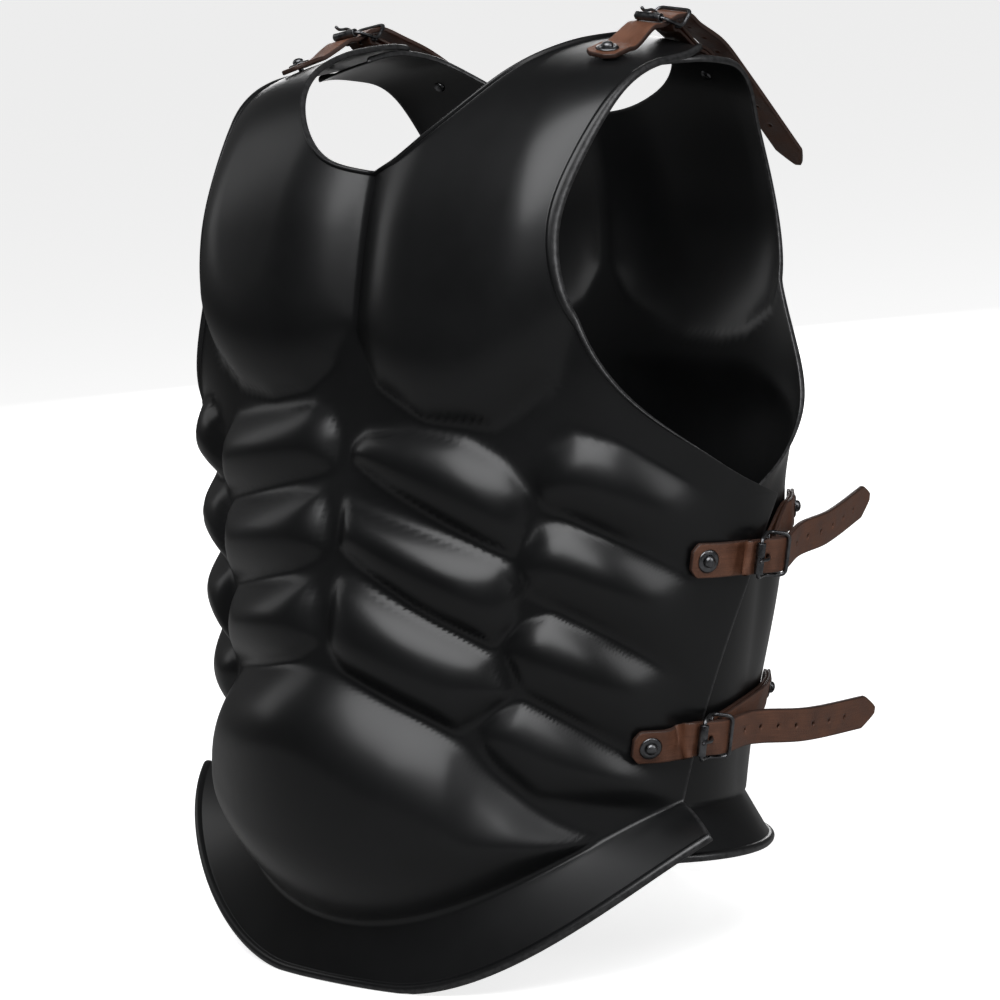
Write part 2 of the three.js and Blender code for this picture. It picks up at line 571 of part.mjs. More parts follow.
/** One strap with its buckle, chape, rivets and washers on the left or right side. */
class Fastening {
  constructor(spec, mirror) {
    this.spec = spec;
    this.mirror = mirror;
    this.name = `${spec.name}_${mirror > 0 ? 'left' : 'right'}`;
    this.buckle = frame(spec.roller, spec.along, spec.width);
    this.out = new THREE.Vector3().setFromMatrixColumn(this.buckle, 2);
    this.width = new THREE.Vector3().setFromMatrixColumn(this.buckle, 1);
    this.frontRivet = this.seat(breastplate, spec.front);
    this.backRivet = this.seat(backplate, spec.back);
  }

  /** Point at a height over this side's plate and its outward direction, given as on the left. */
  seat(plate, [phi, t], lift = 0) {
    const flip = new THREE.Vector3(this.mirror, 1, 1);
    const out = plate.outward(this.mirror * phi, t).multiply(flip);
    const at = plate.bodyPoint(this.mirror * phi, t, 0).multiply(flip);
    return { at: at.addScaledVector(out, lift), out };
  }

  local(along, outward, across = 0) {
    return new THREE.Vector3(along, across, outward).applyMatrix4(this.buckle);
  }

  /** Points over a plate between two pattern points, lifted, each with its width direction. */
  overPlate(plate, from, to, lift, parts) {
    const points = parts.map((part) => {
      const phi = from[0] + (to[0] - from[0]) * part;
      const t = from[1] + (to[1] - from[1]) * part;
      return this.seat(plate, [phi, t], lift);
    });
    const way = this.seat(plate, to).at.sub(this.seat(plate, from).at);
    return points.map(({ at, out }) => {
      const width = out.clone().cross(way).normalize();
      return { at, width: width.multiplyScalar(Math.sign(width.dot(this.width))) };
    });
  }

  /** Points on the flat round a rivet, at distances along the leather from it. */
  roundRivet({ at, out }, toward, lift, distances) {
    const flat = toward.clone().sub(at);
    flat.addScaledVector(out, -flat.dot(out)).normalize();
    const width = out.clone().cross(flat);
    width.multiplyScalar(Math.sign(width.dot(this.width)));
    return distances.map((d) => ({
      at: at.clone().addScaledVector(out, lift).addScaledVector(flat, d), width }));
  }

  /** Middle line of the long strap, from its riveted end to its tip. */
  strapLine() {
    const { front, frontEnd, tail } = this.spec;
    const lift = SHEET / 2 + GAP + STRAP_THICK / 2 + STRAP_REST;
    const over = this.overPlate(breastplate, front, frontEnd, lift, [0.75, 1]);
    const seat = this.roundRivet(this.frontRivet, over[0].at, lift, [-11, -8, 0, 8]);
    const free = [this.local(-7, 0), this.local(0, 0), this.local(7, 1.5), this.local(15, 3.6),
      this.local(21, 3.4), this.local(27, 3), ...tail];
    return [...seat, ...over, ...free.map((at) => ({ at, width: this.width }))];
  }

  strap() {
    const line = this.strapLine();
    const half = STRAP_WIDTH / 2;
    const [before, tip] = line.slice(-2);
    const end = tip.at.clone().sub(before.at).normalize();
    const point = { at: tip.at.clone().addScaledVector(end, 8), width: this.width };
    const all = [...line, point];
    const points = all.map((p, i) => ({
      ...p, half: i === 0 ? half * 0.65 : i === all.length - 1 ? 3 : half }));
    let solid = toSolid(ribbon(points, STRAP_THICK));
    const cut = (geometry) => { solid = solid.subtract(toSolid(geometry)); };
    cut(this.drill(this.frontRivet));
    cut(this.slot(3, 14, 8));
    const route = line.slice(-this.spec.tail.length - 1);
    for (let i = 0; i < HOLE_COUNT; i += 1) cut(this.hole(route, 32 + i * HOLE_SPACING));
    return toGeometry(solid);
  }

  /** Cutter for a rivet's hole through everything at its place. */
  drill({ at, out }) {
    const end = (d) => at.clone().addScaledVector(out, d);
    return rod(end(-8), end(14), SHANK_RADIUS + 2 * GAP, 8);
  }

  /** Cutter for a tail hole, a distance along the free end from the far bar. */
  hole(route, distance) {
    let left = distance;
    let i = 0;
    while (i < route.length - 2 && left > route[i].at.distanceTo(route[i + 1].at)) {
      left -= route[i].at.distanceTo(route[i + 1].at);
      i += 1;
    }
    const way = route[i + 1].at.clone().sub(route[i].at).normalize();
    const at = route[i].at.clone().addScaledVector(way, left);
    const out = way.cross(this.width).normalize().multiplyScalar(5);
    return rod(at.clone().sub(out), at.clone().add(out), HOLE_RADIUS, 6);
  }

  /** Cutter for the tongue's slot between two distances along the buckle. */
  slot(from, to, tall) {
    const box = new THREE.BoxGeometry(to - from, TONGUE_WIRE + 1.4, 2 * tall);
    return box.translate((from + to) / 2, 0, 2).applyMatrix4(this.buckle);
  }

  /** Leather folded round the centre bar, both layers riveted to the backplate. */
  chape() {
    const { back, backEnd } = this.spec;
    const [s, n] = CENTRE_BAR;
    const bend = WIRE / 2 + 2 * GAP + CHAPE_THICK / 2;
    const half = STRAP_WIDTH / 2 - 1;
    const turn = (angle) => ({ width: this.width, half, at: this.local(
      s + bend * Math.cos(rad(angle)), n + bend * Math.sin(rad(angle))) });
    const low = SHEET / 2 + GAP + CHAPE_THICK / 2 + STRAP_REST;
    const high = low + CHAPE_THICK + GAP;
    const layer = (lift) => {
      const over = this.overPlate(backplate, back, backEnd, lift, [0.4, 0.7, 1]);
      const seat = this.roundRivet(this.backRivet, over[1].at, lift, [-9, -6, 0, 7]);
      return [...seat, ...over].map((p, i) => ({ ...p, half: i === 0 ? half * 0.65 : half }));
    };
    const points = [...layer(low), turn(-60), turn(-110), turn(-160), turn(160), turn(110),
      turn(60), ...layer(high).reverse()];
    const solid = toSolid(ribbon(points, CHAPE_THICK)).subtract(toSolid(this.drill(this.backRivet)));
    return toGeometry(solid.subtract(toSolid(this.slot(7, 19, 9))));
  }

  frame() {
    const bar = ([s, n], half) => [this.local(s, n, -half), this.local(s, n, half)];
    const bars = [bar(AXLE, AXLE_HALF), bar(CENTRE_BAR, CENTRE_HALF), bar(FAR_BAR, FAR_HALF)];
    const pairs = [...bars, ...[0, 1].flatMap((k) => [
      [bars[0][k], bars[1][k]], [bars[1][k], bars[2][k]]])];
    const ends = bars.flat().map((p) => new THREE.OctahedronGeometry(WIRE / 2 * 1.15)
      .translate(...p.toArray()));
    const bodies = [...pairs.map(([from, to]) => rod(from, to, WIRE / 2, 4)), ...ends];
    return toGeometry(bodies.map(toSolid).reduce((whole, body) => whole.add(body)));
  }

  roller() {
    const half = STRAP_WIDTH / 2 - 0.8;
    const inner = WIRE / 2 + 0.35;
    const outline = [[inner, -half], [ROLLER_RADIUS, -half], [ROLLER_RADIUS, half],
      [inner, half], [inner, -half]];
    return closed(turned(outline, 10).rotateX(Math.PI / 2).translate(AXLE[0], 0, AXLE[1])
      .applyMatrix4(this.buckle));
  }

  tongue() {
    const [s, n] = CENTRE_BAR;
    const loop = WIRE / 2 + GAP + TONGUE_WIRE / 2 + 0.1;
    const ring = [-60, -20, 30, 80, 125].map((angle) => [
      s + loop * Math.cos(rad(angle)), n + loop * Math.sin(rad(angle))]);
    const over = AXLE[1] + ROLLER_RADIUS + TONGUE_WIRE / 2 + GAP;
    const way = [...ring, [8, 5], [1, over], [-4, over - 0.2], [-7, over + 2.5]];
    const path = new THREE.CatmullRomCurve3(way.map(([x, z]) => new THREE.Vector3(x, 0, z)));
    const wire = new THREE.Shape();
    wire.absarc(0, 0, TONGUE_WIRE / 2, 0, 2 * Math.PI);
    const geometry = new THREE.ExtrudeGeometry(wire, { steps: 12, curveSegments: 3,
      extrudePath: path });
    return closed(geometry.applyMatrix4(this.buckle));
  }

  /** Domed head, shank through leather and plate, and the hammered tail inside. */
  rivet({ at, out }, stack) {
    const low = -SHEET / 2 - 2.2;
    const outline = [[0, low - 1.6], [2.6, low - 1.6], [3.4, low], [SHANK_RADIUS, low],
      [SHANK_RADIUS, stack], [HEAD_RADIUS, stack], [HEAD_RADIUS, stack + 0.7],
      [HEAD_RADIUS * 0.75, stack + 1.9], [0, stack + 2.5]];
    return closed(turned(outline, 6).applyMatrix4(this.seatFrame(at, out)));
  }

  washer({ at, out }, stack) {
    const inner = SHANK_RADIUS + GAP;
    const under = stack - GAP - WASHER_THICK;
    const outline = [[inner, under], [WASHER_RADIUS, under], [WASHER_RADIUS, stack - GAP],
      [inner, stack - GAP], [inner, under]];
    return closed(turned(outline, 9).applyMatrix4(this.seatFrame(at, out)));
  }

  seatFrame(at, out) {
    const side = out.clone().cross(this.width).normalize();
    return new THREE.Matrix4().makeBasis(side, out.clone().cross(side), out).setPosition(at);
  }

  /** Adds every piece of the fastening, mirrored for the right side. */
  addTo() {
    const onStrap = SHEET / 2 + STRAP_REST + STRAP_THICK + 3 * GAP + WASHER_THICK;
    const onChape = SHEET / 2 + STRAP_REST + 2 * CHAPE_THICK + 4 * GAP + WASHER_THICK;
    const put = (piece, geometry, material) => {
      const placed = this.mirror > 0 ? geometry : closed(geometry.scale(-1, 1, 1), true);
      add(`${this.name}_${piece}`, placed, material);
    };
    put('strap', this.strap(), leather());
    put('chape', this.chape(), leather());
    put('buckle_frame', this.frame(), darkSteel());
    put('buckle_roller', this.roller(), darkSteel());
    put('buckle_tongue', this.tongue(), darkSteel());
    put('front_rivet', this.rivet(this.frontRivet, onStrap), darkSteel());
    put('front_washer', this.washer(this.frontRivet, onStrap), darkSteel());
    put('back_rivet', this.rivet(this.backRivet, onChape), darkSteel());
    put('back_washer', this.washer(this.backRivet, onChape), darkSteel());
  }

  /** Cutters for the rivets' holes in the two plates. */
  plateHoles() {
    const drill = (seat) => {
      const cutter = this.drill(seat);
      return toSolid(this.mirror > 0 ? cutter : closed(cutter.scale(-1, 1, 1), true));
    };
    return { front: drill(this.frontRivet), back: drill(this.backRivet) };
  }
}

// ---- materials and assembly ----------------------------------------------------------------

function blackSteel() {
  return new THREE.MeshStandardMaterial({
    name: 'blackened_steel', color: 0x141517, roughness: 0.32, metalness: 0.9 });
}

function darkSteel() {
  return new THREE.MeshStandardMaterial({
    name: 'gunmetal', color: 0x3a3c3d, roughness: 0.3, metalness: 1 });
}

function leather() {
  return new THREE.MeshStandardMaterial({
    name: 'brown_leather', color: 0x4a2617, roughness: 0.6, metalness: 0 });
}

const cuirass = new THREE.Group();
cuirass.rotation.x = -rad(LEAN);
cuirass.position.set(0, 0, FRONT_FOOT * Math.sin(rad(LEAN)));

function add(name, geometry, material) {
  const mesh = new THREE.Mesh(geometry, material);
  mesh.name = name;
  cuirass.add(mesh);
}

const breastplate = new Plate(FRONT, frontRelief);
const backplate = new Plate(BACK, backRelief);
const fastenings = [SHOULDER, UPPER_SIDE, LOWER_SIDE].flatMap((spec) => [
  new Fastening(spec, 1), new Fastening(spec, -1)]);
const drilled = (plate, end) => {
  const holes = fastenings.map((fastening) => fastening.plateHoles()[end]);
  return toGeometry(holes.reduce((solid, hole) => solid.subtract(hole),
    toSolid(plate.geometry())));
};
add('breastplate', drilled(breastplate, 'front'), blackSteel());
add('backplate', drilled(backplate, 'back'), blackSteel());
fastenings.forEach((fastening) => fastening.addTo());

cuirass.updateMatrixWorld(true);
const box = new THREE.Box3().setFromObject(cuirass, true);
cuirass.position.y -= (box.min.y + box.max.y) / 2;

export default new THREE.Group().add(cuirass);
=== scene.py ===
"""Blackened steel muscle cuirass with buckled leather straps, standing on its two waist rims."""
from __future__ import annotations

import logging
import math
from dataclasses import dataclass, field
from enum import Enum
from typing import Callable, Sequence

import bmesh
import bpy
import numpy as np
from mathutils import Matrix, Vector

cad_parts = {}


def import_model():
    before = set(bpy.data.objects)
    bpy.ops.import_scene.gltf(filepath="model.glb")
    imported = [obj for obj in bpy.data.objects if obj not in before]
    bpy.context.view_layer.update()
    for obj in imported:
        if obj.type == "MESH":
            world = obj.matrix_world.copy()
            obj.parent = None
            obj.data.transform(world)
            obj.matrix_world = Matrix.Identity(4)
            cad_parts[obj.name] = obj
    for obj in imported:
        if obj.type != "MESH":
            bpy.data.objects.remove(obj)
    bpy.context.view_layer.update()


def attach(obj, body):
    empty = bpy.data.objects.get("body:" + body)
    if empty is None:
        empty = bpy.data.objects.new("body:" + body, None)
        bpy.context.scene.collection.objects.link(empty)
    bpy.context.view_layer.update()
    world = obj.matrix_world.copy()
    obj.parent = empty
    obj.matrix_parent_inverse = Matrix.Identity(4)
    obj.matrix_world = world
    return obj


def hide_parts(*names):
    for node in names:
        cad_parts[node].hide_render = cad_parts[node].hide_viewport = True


LOG = logging.getLogger("cuirass")
Array = np.ndarray
Knots = tuple[tuple[float, float], ...]

MM = 0.001
LEAN = math.radians(8.49)        # the cuirass leans back on its two rims
SHIFT = Vector((0.0, -42.8450, -20.6692))
SHEET = 1.6
ROLL_RADIUS = 3.0
FLOOR_DRESS = 0.5
FRONT_FOOT = -140.0
DEG_TO_MM = 3.0                  # mean width of a pattern degree
CORNER_ROW = 0.4
NECK_COLUMN = 0.7
ARMHOLE_SPACING = 0.35
FLANGE_LENGTH = 42.0
FAR = 99.0
STRAP_WIDTH = 21.0
STRAP_THICK = 3.0
CHAPE_THICK = 2.0
WIRE = 2.4
GAP = 0.3
STRAP_REST = 1.0
AXLE_HALF = 11.8
CENTRE_HALF = 13.2
FAR_HALF = 12.4
WASHER_THICK = 1.1
AXLE = (0.0, 4.6)
CENTRE_BAR = (15.0, -2.0)
FAR_BAR = (25.0, 6.4)
ROLLER_RADIUS = 2.7
TONGUE_WIRE = 2.0
SHANK_RADIUS = 1.7

ROW = Matrix.Scale(MM, 4) @ Matrix.Translation(SHIFT) @ Matrix.Rotation(-LEAN, 4, "X")


class Side(Enum):
    """Side of the wearer that a fastening is on."""

    LEFT = 1
    RIGHT = -1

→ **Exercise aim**
Pick out the lines that have the word "node". Copy them all.

→ **Task solution**
    for node in names:
        cad_parts[node].hide_render = cad_parts[node].hide_viewport = True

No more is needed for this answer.